As time went on, I got to know the various folks and realized my work had me situated at the center of a lot of what we did, but I wanted to be working on the making part more. The art department—a couple of people particularly, including our Creative Director and the art directors—really took me under their wings, and I was very interested in what they did. It was a direct result of those relationships and others I built around them that led me to design and eventually into art school. Since then, I’ve interned in, freelanced for, worked in and led art departments at titles owned by the big international publishing houses to small start-up shops, with a few stops outside of publishing in between.

No matter where I have worked, however, one theme has remained constant: journalism is at the heart of all groups I’ve worked in, even if it was not always what the organization explicitly did.

 

The publishing industry is facing difficult times. How can we improve the business without sacrificing quality?

That’s the million-dollar question. I think it might be a big part of what brought me to BSCL, and it’s going to require, I think, a real shift in how we understand the business to function. Right now, we’re watching dramatic change occur as consumer behavior around traditional media channels alters and fragments, while executives with channel expertise scramble to figure out how to bring the audiences back. Which, when you think about it, is too bad: What an incredible lost opportunity to innovate for audiences and build new channels entirely. Not to beat up on any particular profile, but it’s therefore no surprise to me that executives who are print logistics, distribution and manufacturing experts have no flipping clue as to where we’re headed next.

Maybe focusing more on making stuff people want rather than stuff we want for them, is a good lesson to take away. That’s not to say I think magazines or publishers at large don’t offer their audiences worthwhile content; but I do think we could work harder than we have been at making that content and the package it’s delivered with, more valuable to audiences on any given platform or channel.

So I reject the notion that the work we make in this business no longer has value in our world, which is what we keep hearing. “Print is dead”—how long have we heard that? As it was recently pointed out to me during a presentation at work, Egon says that to Jeanine in the original Ghostbusters movie. That was 1984! Obviously, it’s time to get past that. The “fake news” nonsense coming from our current discourse doesn’t help either, but the trouble presented by false information presents an opportunity, too. And therefore, we need to take a hard look at how we’re currently keeping the businesses afloat, which feels a lot like we’re continually bailing buckets of water off the Titanic. Whatever the case, I’m fairly certain we’re going to have to try new ways of creating opportunities for our audiences and clients to learn something and connect with one another.

It’s safe to say I didn’t actually answer the question here, but then again, I also hope that’s what a few of us are going to start chipping away at in Class 20. I’m far from the only media type in the group, and we’re all pretty excited about what the future might be.

 

How has the transition from print to digital affected your work, and how can the industry better adapt to new technologies?

The decline of the print journalism industry has created a fundamentally different world than the one I started working in at the end of 1999. Obviously, we had Macs and Quark and the basic outlines of how print production happens hasn’t changed much, other than increasing a bit in automation and efficiency.
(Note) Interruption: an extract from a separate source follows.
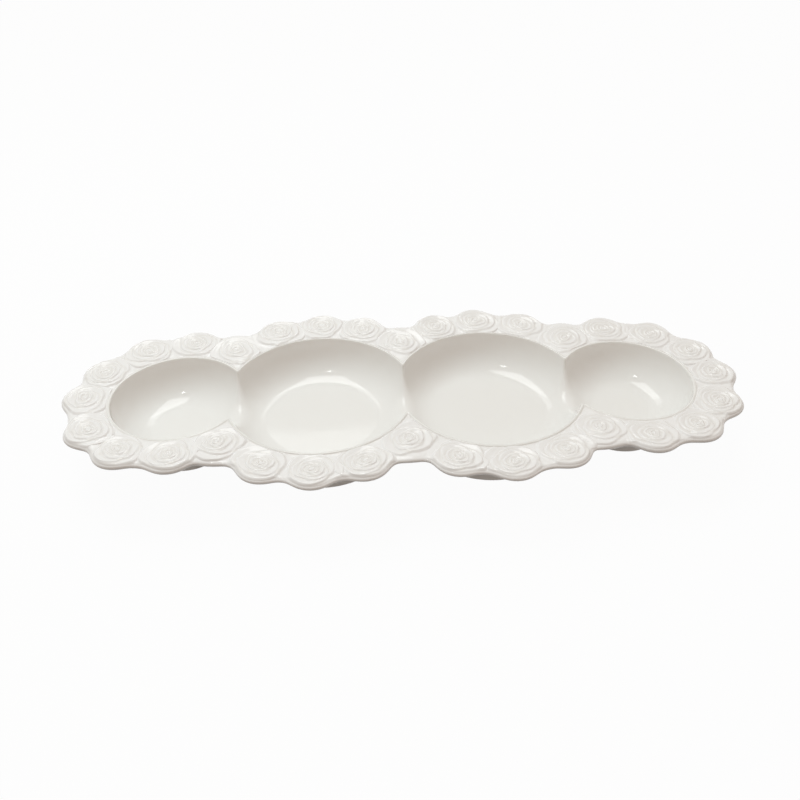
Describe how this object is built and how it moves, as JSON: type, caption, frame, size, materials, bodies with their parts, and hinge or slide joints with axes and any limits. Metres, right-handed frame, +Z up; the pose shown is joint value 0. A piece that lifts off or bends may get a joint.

The real change has been in creating content more quickly for media that have less permanence or impact. Commoditization has had a huge impact in that, especially. Information used to be a valuable business to be in; today, it’s literally worth no more than the paper it’s printed on. Using information to build experiences is something else, but that gets awfully close to a different business, like TV, and frankly, they’re not really in better shape, so that’s not a great model to emulate.
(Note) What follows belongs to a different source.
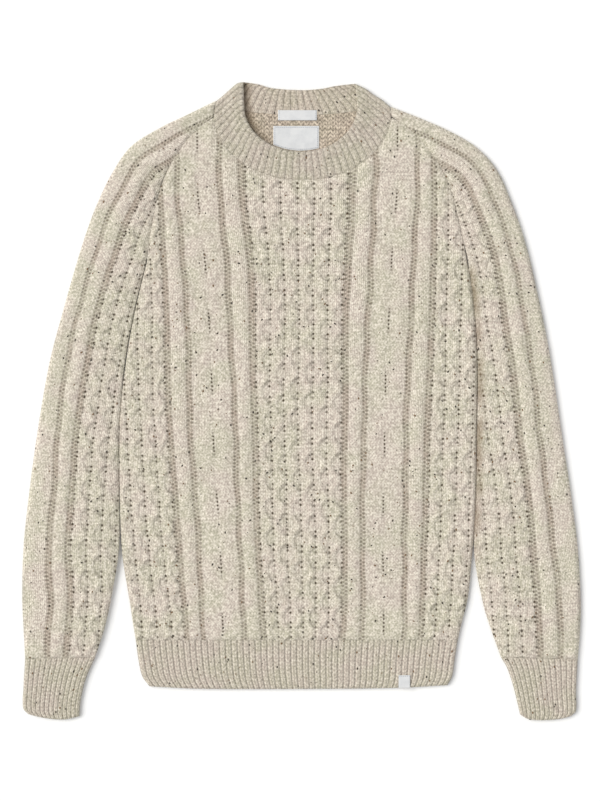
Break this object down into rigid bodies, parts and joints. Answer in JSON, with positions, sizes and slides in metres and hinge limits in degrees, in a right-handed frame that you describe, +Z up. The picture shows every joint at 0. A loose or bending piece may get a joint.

When I started working in consumer magazines, we had armies in art and photo departments, and they worked exclusively on printed product. That was 2004. Today, everything is lean and mean, and you are creating and sourcing solutions for web, video, print and event delivery channels every day. At most publishers, if this isn’t the daily experience, it will be soon. For perspective, the art and photography teams at Us Weekly had on the order of 20 people working in full-time positions at that time. After their sale to AMI is complete later this month, that number will look more like a half-dozen.
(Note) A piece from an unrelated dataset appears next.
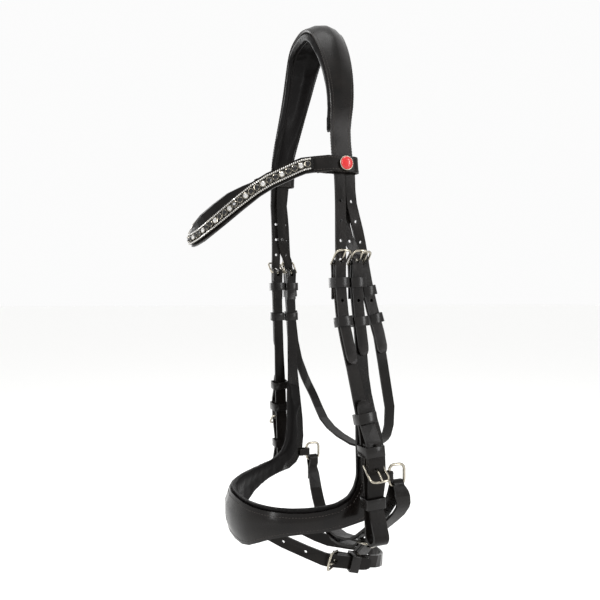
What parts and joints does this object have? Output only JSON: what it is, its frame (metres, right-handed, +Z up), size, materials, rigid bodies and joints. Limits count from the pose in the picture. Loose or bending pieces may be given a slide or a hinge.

The new media kids on the block, like Vox or Buzzfeed, organize their video, photo and design teams around internal agency-like studios. Centralizing these groups has become increasingly common, and will continue. The toolsets have almost entirely converged, and frankly, there’s no reason our creator teams shouldn’t either, which is what excites me the most about what we do. For the first time, we can really build teams that work together to execute a story in various ways: the long-form print piece; its snow-fall web execution; the social assets that will be the quick-hit headliners.

The flip side of that is a little grim. It means that the extraordinary specialist talent we’ve spent a century building a huge industry around, and which has had immeasurable impact on our culture—advertising and journalism, including print creative directors, photography directors, image researchers, print page designers—fit in that landscape very differently and the actual money to pay for all that work is tremendously less. That’s both a loss for our craft, and a great devaluing. I’m convinced that if we leverage all that talent into crafting new storytelling methods there will ultimately be great opportunity to get new tricks out of the most talented among us.

And it’s not to say those old skills aren’t valuable. I think a design education offers a lot to help with that exact problem, and can inform all those channels and how to best exploit them for your audience. But that transformation, which is still highly underway, is getting steadily closer to concluding with each passing day. That’s a seismic shift in how we make journalism, and all signs point to a future where there will be less room for people, and those people will have to make more stuff.

 

How will the Lürzer’s Archive scholarship help you realize your goals?

In short, I’d probably be unable to join the program without it. But I also understand the business Lürzer’s Archive is in, and take the goal of finding a new way forward for their audience and audiences like theirs quite seriously. The work they have honored, and the way they have honored it, has lots of value for that community and has built a comradery that’s highly unique. In media speak, their “engagement” is through the roof—something I both admire and want to help us all figure out how to monetize again.